The initial question in terms of considering the range of assets is, itself, not always easy. There are some assets where situs is going to be obvious – directly held real estate will be situated where the real estate is located; company shares are generally situated where the company is registered. Other assets are more difficult. For example, bank accounts may be administered in one jurisdiction, but held in another. Similarly, with an investment portfolio, it is not always clear whether you own an account, the underlying asset or an interest in a trust/fund.

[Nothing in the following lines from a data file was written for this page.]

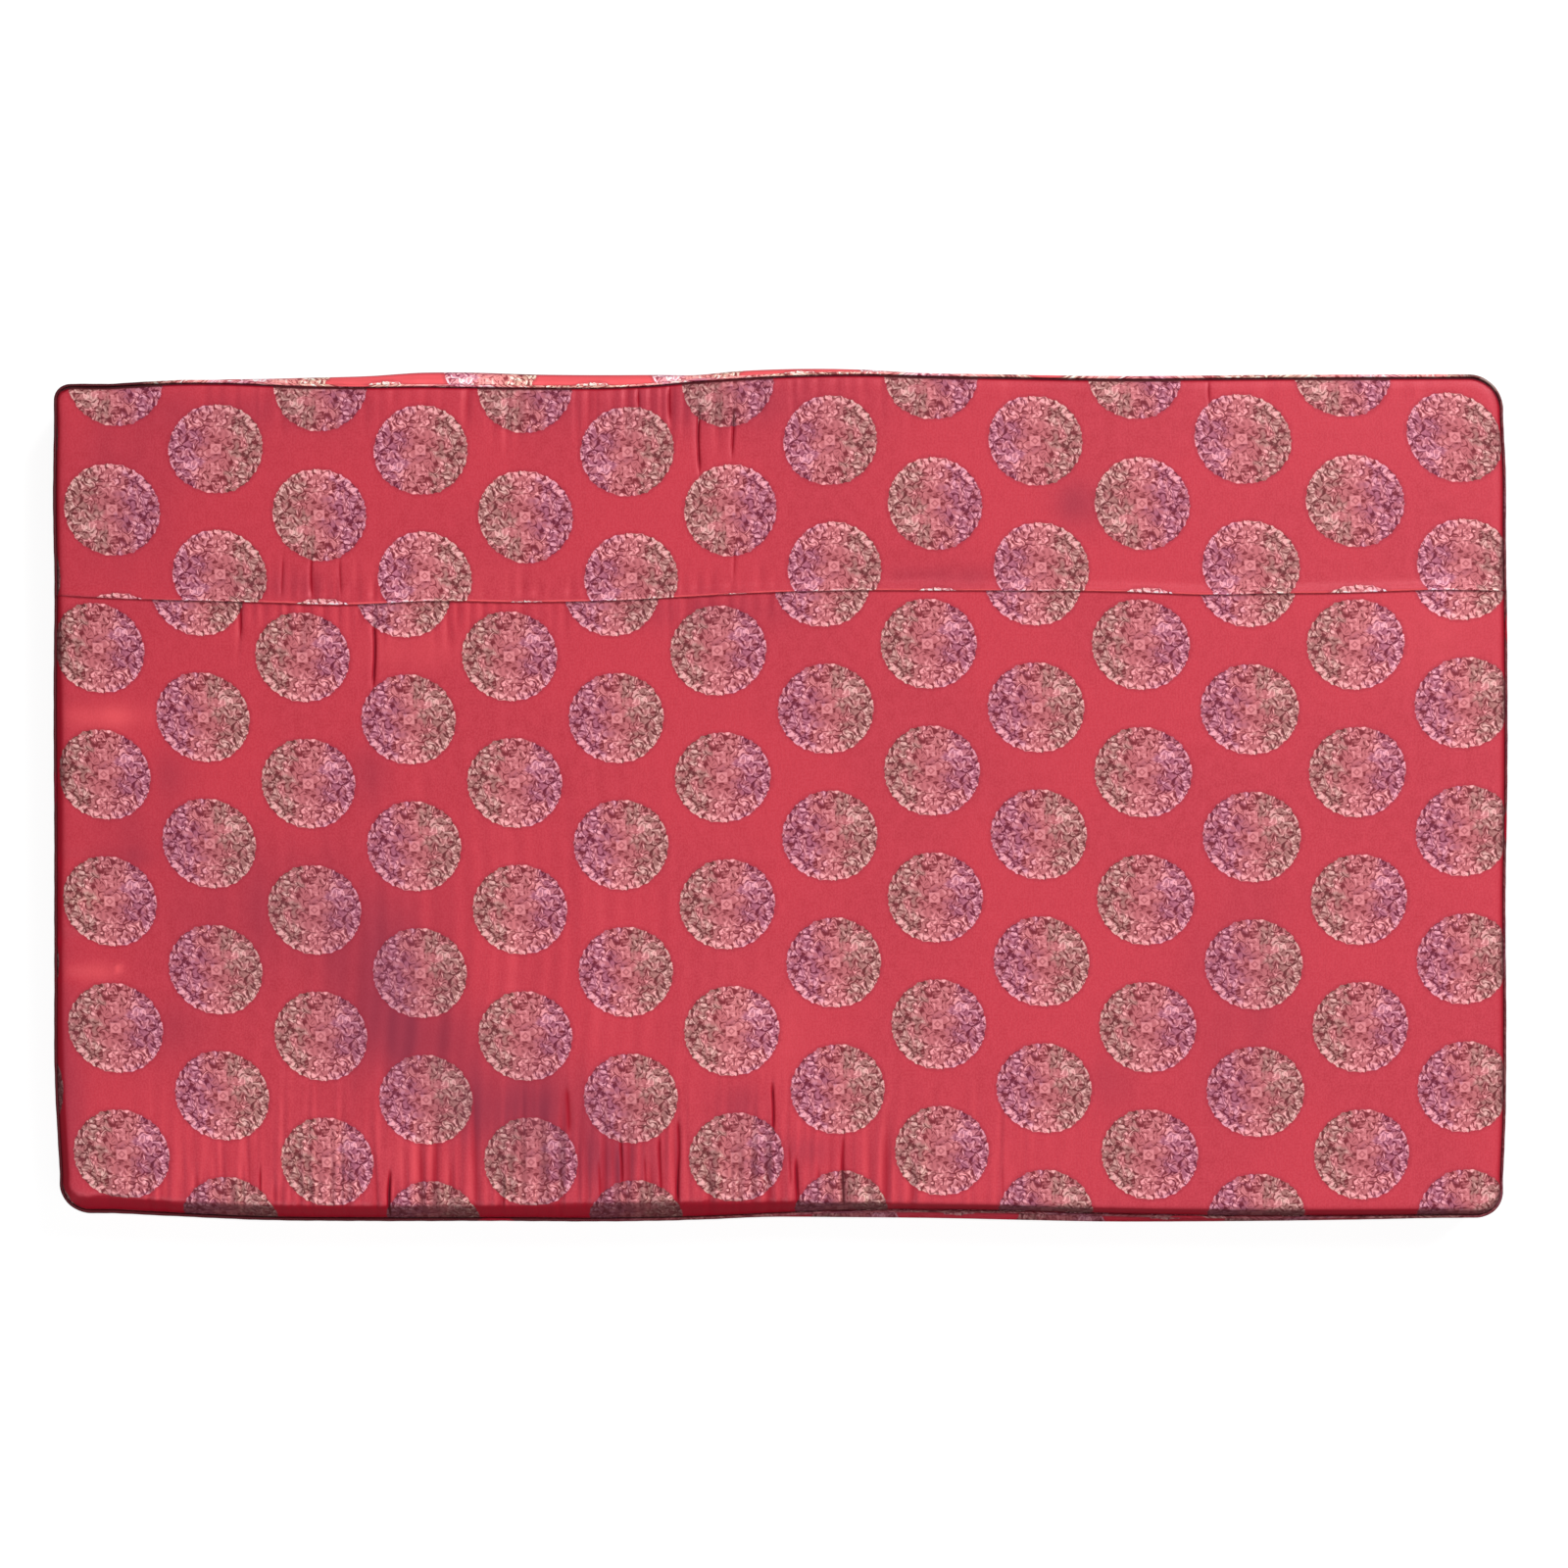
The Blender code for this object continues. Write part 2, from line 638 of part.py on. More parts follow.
def make_boxing(collection):
    """The boxing: one band of cloth round the four sides, rolled over the back shoulder."""
    rims = rim_loop()
    sections = [boxing_section(rim, fold_depth(rim)) for rim in rims]
    mesh = bmesh.new()
    tag = mesh.verts.layers.int.new("rim")
    bmesh.ops.create_circle(mesh, segments=len(rims), radius=1.0)
    for index, vert in enumerate(mesh.verts):
        vert[tag] = index
        vert.co = rim_place(rims[index], *sections[index][0])
    lower = [section[1:] for section in sections]
    extrude_rings(mesh, list(mesh.edges), tag, rims, lower)
    bmesh.ops.recalc_face_normals(mesh, faces=mesh.faces)
    centre = Vector((0.0, 0.0, FULL_Z * MM))
    face = next(iter(mesh.faces))
    if face.normal.dot(face.calc_center_median() - centre) < 0:
        bmesh.ops.reverse_faces(mesh, faces=mesh.faces)
    material = make_material("boxing_satin", LIT_SATIN, 0.42)
    band = add_object("boxing", mesh, material, collection)
    add_thickness(band)
    return band


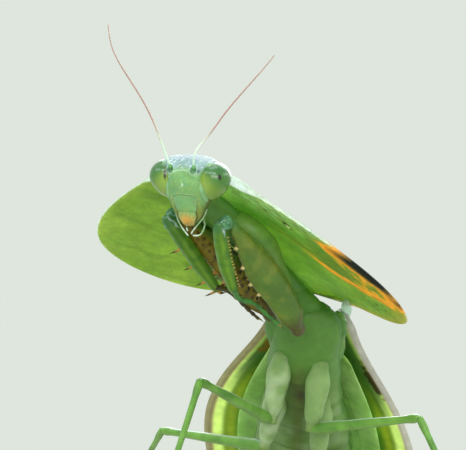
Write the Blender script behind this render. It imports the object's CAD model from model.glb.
"""The looks of a hooded leaf mantis, an adult female of Choeradodis, life size.

Lengths are in millimetres and MM turns them to metres. The animal faces -Y, its left is +X and it
stands on the floor at Z = 0. Every region of the body has a frame of its own: forward, left and up.
"""
import math

import bpy
import numpy as np
from mathutils import Matrix, Vector


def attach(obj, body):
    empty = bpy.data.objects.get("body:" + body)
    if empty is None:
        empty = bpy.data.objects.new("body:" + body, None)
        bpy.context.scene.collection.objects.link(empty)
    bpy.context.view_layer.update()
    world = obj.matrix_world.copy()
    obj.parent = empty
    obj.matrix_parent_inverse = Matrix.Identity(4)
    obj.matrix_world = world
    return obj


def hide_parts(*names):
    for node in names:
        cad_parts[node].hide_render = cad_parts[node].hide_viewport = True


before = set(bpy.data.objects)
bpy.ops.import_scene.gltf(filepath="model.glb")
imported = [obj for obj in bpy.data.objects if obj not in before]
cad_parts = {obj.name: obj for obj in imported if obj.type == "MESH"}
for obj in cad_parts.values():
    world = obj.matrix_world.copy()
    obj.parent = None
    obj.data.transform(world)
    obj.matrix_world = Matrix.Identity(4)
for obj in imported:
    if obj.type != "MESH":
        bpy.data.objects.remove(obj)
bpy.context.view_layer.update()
MM = 0.001


# The set. A pale matt floor under a pale sky, as in a museum's studio: one broad soft light high behind
# the animal, which shines through its hood and wings, a softer one above, and a ring of narrow strips in
# front, which draw glints on wax and eyes. The camera is low and leans with the animal.
CAMERA_AT = Vector((10.67, -154.57, 5.04)) * MM
CAMERA_AIM = Vector((-5.71, -27.23, 25.46)) * MM
CAMERA_LEAN = 7.0
CAMERA_LENS = 125.5
LIGHTS_AIM = Vector((-5.0, -20.0, 25.0)) * MM
SKY_COLOUR, SKY_STRENGTH = "#e4ebe2", 0.95
FLOOR_REACH = 1200.0
FLOOR_SHADES = "#a5aaa0", "#adb2a8"


def linear(code):
    """An sRGB colour such as #88aa33 as linear red, green and blue."""
    srgb = np.array([int(code[i:i + 2], 16) for i in (1, 3, 5)]) / 255
    return np.where(srgb <= 0.04045, srgb / 12.92, ((srgb + 0.055) / 1.055)**2.4)


def add(tree, kind, inputs=None, **settings):
    """Adds one shader node. Settings are its own properties, and inputs gives its sockets a value each,
    or another node's output to be linked."""
    made = tree.nodes.new("ShaderNode" + kind)
    for name, value in settings.items():
        setattr(made, name, value)
    for socket, value in (inputs or {}).items():
        if isinstance(value, bpy.types.NodeSocket):
            tree.links.new(value, made.inputs[socket])
        else:
            made.inputs[socket].default_value = value
    return made


def blank(name):
    """A new material with only its output node, and that node."""
    made = bpy.data.materials.new(name)
    made.use_nodes = True
    made.node_tree.nodes.clear()
    return made, add(made.node_tree, "OutputMaterial")


def aimed(obj, at, aim, lean=0.0):
    """Puts a camera or light at a place, looking at another, leaning by some degrees to its left."""
    turn = (Vector(aim) - Vector(at)).to_track_quat("-Z", "Y").to_matrix()
    turn = turn @ Matrix.Rotation(math.radians(lean), 3, "Z")
    obj.matrix_world = Matrix.Translation(at) @ turn.to_4x4()
    bpy.context.scene.collection.objects.link(obj)


lens = bpy.data.cameras.new("camera")
lens.lens = CAMERA_LENS
lens.clip_start = 0.001
camera = bpy.data.objects.new("camera", lens)
aimed(camera, CAMERA_AT, CAMERA_AIM, CAMERA_LEAN)
bpy.context.scene.camera = camera

LIGHTS = {  # name: place, width and height, watts, colour
    "sky_behind": ((40.0, 330.0, 330.0), (420.0, 380.0), 2.8, "#fbfffb"),
    "sky_above": ((-60.0, -60.0, 300.0), (200.0, 200.0), 0.34, "#eef4ff"),
    "front_strip": ((-50.0, -340.0, 205.0), (300.0, 60.0), 0.42, "#f3f8ff"),
    "left_strip": ((-290.0, -180.0, 200.0), (240.0, 90.0), 0.22, "#f3f8ff"),
    "right_strip": ((300.0, 10.0, 215.0), (300.0, 90.0), 0.25, "#f7faff"),
    "low_fill": ((60.0, -360.0, 20.0), (300.0, 200.0), 0.95, "#fdfbf2"),
}
for name, (place, (width, height), watts, colour) in LIGHTS.items():
    lamp = bpy.data.lights.new(name, "AREA")
    lamp.shape = "RECTANGLE"
    lamp.size, lamp.size_y = width * MM, height * MM
    lamp.energy = watts
    lamp.color = linear(colour)
    lamp_object = bpy.data.objects.new(name, lamp)
    lamp_object.visible_camera = False
    aimed(lamp_object, Vector(place) * MM, LIGHTS_AIM)

world = bpy.data.worlds.new("pale room")
world.use_nodes = True
sky = world.node_tree.nodes["Background"].inputs
sky["Color"].default_value = (*linear(SKY_COLOUR), 1)
sky["Strength"].default_value = SKY_STRENGTH
bpy.context.scene.world = world
bpy.context.scene.view_settings.view_transform = "Standard"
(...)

The determination of the situs of the assets is going to be very important when considering whether one should have more than one will. Some practitioners favour the approach that an individual should have different wills for each jurisdiction, and others have a preference for as few wills as possible. Those who favour the multiple wills approach tend to do so on the basis that multiple wills speed up matters post-death: probate or the equivalent procedures can be pushed for in more than one jurisdiction at the same time. As a rule of thumb, we would generally recommend as few wills as possible. With multiple wills, care must be taken to avoid gaps (i.e. missing jurisdictions) and to steer clear of ‘accidental’ revocations. An effective will should also address the burden of debts and taxes. With internationalisation, it is not inconceivable that the liability and the assets may be in different jurisdictions. If an individual has more than one will, the wills should provide for the allocation of debts and other liabilities, and should be consistent across the board.
As estate duty was abolished in Hong Kong in February 2006, Hong Kong domiciliaries do not need to be concerned about inheritance, estate and/or gift tax with regards to their Hong Kong estate. However, it may well be that an individual has assets in jurisdictions which impose inheritance, estate and/or gift tax with regards to such assets. Where an individual has assets in jurisdictions with some form of inheritance, estate and/or gift tax, he should seek proper advice when undertaking estate planning to ensure that his wishes regarding succession will be achieved through effective will structuring and in a tax efficient manner.
For example, inheritance tax is the form of estate and gift tax that applies in the UK. An individual who is domiciled in the UK is subject to inheritance tax on his worldwide assets, whereas a non-UK domiciled individual is only subject to inheritance tax on his UK property. Where there is an inheritance tax exposure, the first GBP325,000 of a person’s estate (known as the ‘nil rate band (‘NRB’) is taxed at 0%, and amounts in excess of the NRB are charged at the rate of 40%.
Spouse exemption will, generally, provide a 100% relief from inheritance tax in respect of intra spouse transfers. As such, a simple estate planning technique is for spouses to leave their UK assets to each other under their wills. In the UK, where there is a domicile ‘mismatch’ (that is, where the domicile position of the married couple is different, for example, where one spouse is UK-domiciled on death and the other is not), the spouse exemption is capped at the amount of the NRB, that is, GBP325,000. However, the non-UK domiciled spouse has the ability to elect to be treated as UK-domiciled for inheritance tax purposes (such that 100% spouse exemption is available), and assuming the non-UK domiciled spouse was not resident in the UK, he/she will cease to be treated as UK deemed domiciled after 4 complete tax years.
Finally, in terms of post-death procedures, in most common law jurisdictions, on death, a personal representative will need a grant of representation before he can deal with the assets. This requires a will to go through a formal court process (which is commonly known as the probate process) and once the will has been authenticated to be valid, the court will issue a court order in the form of a grant of probate authorising the personal representatives to ‘unfreeze’ and to deal with the assets comprising the estate.
In terms of time scale, once the requisite inheritance tax forms have been filed with Her Majesty’s Revenue and Customs (‘HMRC’) and any inheritance tax due has been paid, a typical application for probate in England and Wales will take about two weeks. In contrast, a typical application for probate in Hong Kong will take a couple of months, and will likely take longer in the case of an intestacy or if there are other complications.
Certain jurisdictions have a mutual recognition probate procedure and so a grant of representation issued in one jurisdiction may be ‘re-sealed’ in another under a relatively simplified procedure without the need to take out a fresh grant. For individuals with assets in Hong Kong and the UK, a Hong Kong will can easily be re-sealed in the UK. Likewise, an English law will can also be ‘re-sealed’ in Hong Kong with regards to Hong Kong assets.